O Papa enaltece os testemunhos concretos que perfazem uma pedagogia sociocultural alargada, incluindo organizações e grupos que chegam aonde é preciso, quando sobrevêm calamidades de todo o tipo; também os que socorrem emigrantes e refugiados, os jornalistas e fotógrafos que interpelam as consciências, os que defendem os direitos humanos, os responsáveis religiosos que não abandonam os seus fiéis nas zonas de conflito, as famílias que educam os filhos nos valores da solidariedade e da compaixão… Mencionando todos e cada um destes exemplos, Francisco mostra-nos como é realmente possível quebrar a barreira da indiferença e fazer alguma coisa pela paz. É possível, necessário e urgente.
A seguir, refere os Estados. Talvez queira dizer que, cabendo-lhes um papel fundamental, são frequentemente precedidos e estimulados pelas convicções e procedimentos dos cidadãos que os integram. A força da opinião pública é, antes de mais, a força de convicção e empenho dos próprios cidadãos. Sabemos como uma população ensimesmada e desistente é caldo de cultura para políticas pouco ou nada solidárias. Pelo contrário, cidadanias ativas e altruístas obrigam o poder político a acompanhá-las, nacional e internacionalmente.

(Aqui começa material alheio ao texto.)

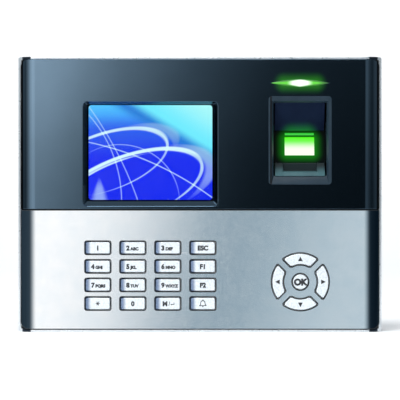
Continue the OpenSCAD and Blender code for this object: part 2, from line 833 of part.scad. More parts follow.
module usb_cover() {
    y0 = usb_y - 4.7;
    y1 = usb_y + 4.1;
    x0 = flap_hinge_x - 0.65;
    color("#15181b") {
        box(x0, x0 + 1.5, y0, y1, flap_hinge_z, usb_z + 8.6);
        translate([flap_hinge_x, y0, flap_hinge_z]) rotate([-90, 0, 0]) cylinder(h = y1 - y0, r = 0.65);
        box(x0 + 1.5, x0 + 2, y0 + 1, y1 - 1, usb_z + 6.8, usb_z + 7.6);
    }
}

module wall_plate() {
    color(STEEL) difference() {
        union() {
            slab(-plate_t, 0) rounded(plate_w, plate_z1 - plate_z0, 2, 0, (plate_z0 + plate_z1) / 2);
            for (side = [-1, 1]) {
                box(side * hook_x - 5, side * hook_x + 5, back_in - 1.6, -plate_t, hook_z, hook_z + 1.2);
                box(side * hook_x - 5, side * hook_x + 5, back_in - 1.6, back_in - 0.4, hook_z, hook_z + 5);
            }
            box(lock_x - 7, lock_x + 7, back_out + 0.2, -plate_t, plate_z0, plate_z0 + plate_t);
        }
        for (sx = [-1, 1], sz = [-1, 1])
            rod(sx * wall_screw_dx / 2, (plate_z0 + plate_z1) / 2 + sz * wall_screw_dz / 2, wall_screw_r, -5, 1);
        slab(-plate_t - 1, 1) rounded(50, 30, 3, -15, -31);
        translate([lock_x, lock_y, plate_z0 - 1]) cylinder(h = 5, r = 1.3);
    }
}

// --- Fasteners ---

// Pan-head screw pointing to -Y from the face its head sits on
module screw(x, z, y_face, head_r, head_h, shank_r, length) {
    difference() {
        union() {
            rod(x, z, head_r, y_face, y_face + head_h);
            rod(x, z, shank_r, y_face - length, y_face);
        }
        for (turn = [0, 90]) translate([x, y_face + head_h, z]) rotate([0, turn, 0])
            cube([2 * head_r * 0.62, head_h, 0.6], center = true);
    }
}

module housing_screws() {
    color(STEEL) for (p = case_screws) screw(p[0], p[1], parting + 4, 2.75, 2, 1.4, 9);
}

module board_screws() {
    color(STEEL) {
        for (p = key_screws) screw(p[0], p[1], key_board_back, 2.2, 1.6, 1.2, 4);
        for (p = main_screws) translate([0, 2 * board_front, 0]) mirror([0, 1, 0])
            screw(p[0], p[1], board_front, 2.2, 1.6, 1.2, 7);
    }
}

module security_screw() {
    head_z = plate_z0 - 0.5 - rim_wall;
    color(STEEL) difference() {
        union() {
            translate([lock_x, lock_y, head_z - 2]) cylinder(h = 2, r = 2.4);
            translate([lock_x, lock_y, head_z]) cylinder(h = 9, r = 1.25);
        }
        translate([lock_x, lock_y, head_z - 3]) cylinder(h = 2.2, r = 1.2, $fn = 6);
    }
}

wall_plate();
rear_housing();
front_housing();
upper_fascia();
lower_fascia();
display_window();
lcd_seal();
lcd_panel();
lcd_frame();
lcd_flex();
fingerprint_bezel();
finger_hood();
finger_rest();
sensor_housing();
sensor_prism();
sensor_camera();
sensor_leds();
sensor_board();
sensor_ribbon();
status_lens();
status_board();
keypad_mat();
key_board();
key_ribbon();
for (i = [0 : len(KEY_NAMES) - 1]) pad_key(i);
for (i = [0 : len(NAV_NAMES) - 1]) arrow_key(i);
ok_key();
main_board();
board_chips();
ethernet_socket();
power_jack();
terminal_block();
usb_socket();
usb_cover();
coin_cell();
speaker();
reset_switch();
reset_button();
housing_screws();
board_screws();
security_screw();
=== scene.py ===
import json
import math

import bmesh
import bpy
from mathutils import Matrix, Vector


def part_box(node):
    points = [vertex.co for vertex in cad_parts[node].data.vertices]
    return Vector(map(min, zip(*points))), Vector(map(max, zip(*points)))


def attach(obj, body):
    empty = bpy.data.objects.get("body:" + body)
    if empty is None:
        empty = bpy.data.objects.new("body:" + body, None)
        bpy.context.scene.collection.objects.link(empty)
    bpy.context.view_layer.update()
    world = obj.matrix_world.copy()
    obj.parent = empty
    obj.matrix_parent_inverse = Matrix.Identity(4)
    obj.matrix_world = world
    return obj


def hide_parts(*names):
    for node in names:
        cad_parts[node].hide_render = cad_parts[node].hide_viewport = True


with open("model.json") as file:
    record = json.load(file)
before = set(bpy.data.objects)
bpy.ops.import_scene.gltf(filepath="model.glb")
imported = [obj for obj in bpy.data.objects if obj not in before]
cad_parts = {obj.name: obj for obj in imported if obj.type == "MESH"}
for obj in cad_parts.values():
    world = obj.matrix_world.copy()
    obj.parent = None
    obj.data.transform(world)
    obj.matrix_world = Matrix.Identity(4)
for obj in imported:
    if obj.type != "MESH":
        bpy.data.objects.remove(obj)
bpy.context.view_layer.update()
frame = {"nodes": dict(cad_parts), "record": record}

# Camera. It faces the terminal squarely from a little over a metre, as on a copy stand,
# with a long lens so that the sides of the case hardly show.
mm = 0.001
case_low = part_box("front_housing")[0]
front_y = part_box("lower_fascia")[0].y
camera_distance = 1100 * mm
frame_width = 197.3 * mm
aim_depth, aim_height = 4 * mm, -2.8 * mm
aim = Vector((0, front_y + aim_depth, aim_height))

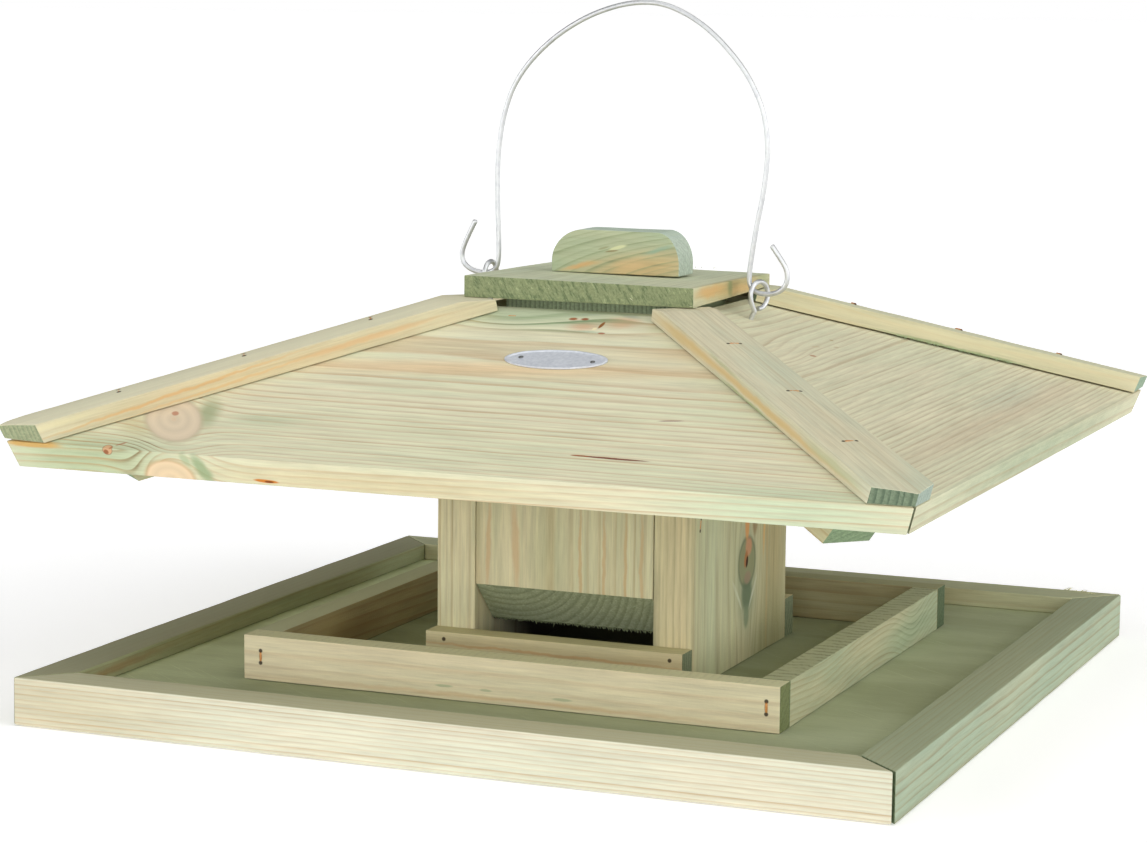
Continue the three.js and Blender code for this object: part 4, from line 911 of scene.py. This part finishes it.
# ------------------------------------------------------------------ metal
def wire_mat():
    t = Tree("galvanised_wire")
    tc = t.new("ShaderNodeTexCoord")
    n = t.noise(tc.outputs["Object"], 260.0, 2.0, 0.5)
    fine = t.noise(tc.outputs["Object"], 1400.0, 2.0, 0.5)
    c = t.ramp(n, [(0.3, lin((203, 205, 208))), (0.55, lin((217, 219, 220))), (0.75, lin((209, 210, 210)))])
    t.put(c, t.bsdf.inputs["Base Color"])
    t.put(t.step(fine, 0.3, 0.7, 0.46, 0.40, smooth=False), t.bsdf.inputs["Roughness"])
    t.bsdf.inputs["Metallic"].default_value = 0.85
    return t.mat


wire = wire_mat()


def rust_mat():
    t = Tree("staple_rust")
    tc = t.new("ShaderNodeTexCoord")
    p = t.vmath("SCALE", tc.outputs["Object"], scale=1000.0)
    x = t.math("ABSOLUTE", t.split(p)[0])
    n = t.noise(p, 1.2, 3.0, 0.6)
    c = t.ramp(n, [(0.3, lin((196, 120, 62))), (0.65, lin((226, 170, 104)))])
    # crown ends darker: rust, with painted shade where the legs go into the wood
    c = t.mix(t.step(x, 1.5, 2.6), c, lin((72, 42, 26)))
    t.put(c, t.bsdf.inputs["Base Color"])
    t.put(t.step(n, 0.3, 0.7, 0.7, 0.4, smooth=False), t.bsdf.inputs["Roughness"])
    t.bsdf.inputs["Metallic"].default_value = 0.45
    t.put(t.bump(n, 0.3, 0.0001), t.bsdf.inputs["Normal"])
    return t.mat


rust = rust_mat()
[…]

Na perspetiva interna, o Papa Francisco exorta os Estados «a cumprir gestos concretos, atos corajosos a bem das pessoas mais frágeis da sociedade, como os reclusos, os migrantes, os desempregados e os doentes». No âmbito internacional, lança um “tríplice apelo”, que convém transcrever literalmente: «apelo a abster-se de arrastar os outros povos para conflitos ou guerras que destroem não só as suas riquezas materiais, culturais e sociais, mas também – e por longo tempo – a sua integridade moral e espiritual; apelo ao cancelamento ou gestão sustentável da dívida internacional dos Estados mais pobres; apelo à adoção de políticas de cooperação que, em vez de submeter à ditadura dalgumas ideologias, sejam respeitadoras dos valores das populações locais e, de maneira nenhuma, lesem o direito fundamental e inalienável dos nascituros à vida» (Mensagem, nº 8).
É esta a agenda do Papa Francisco para o ano que começa. Para um ano finalmente “novo”.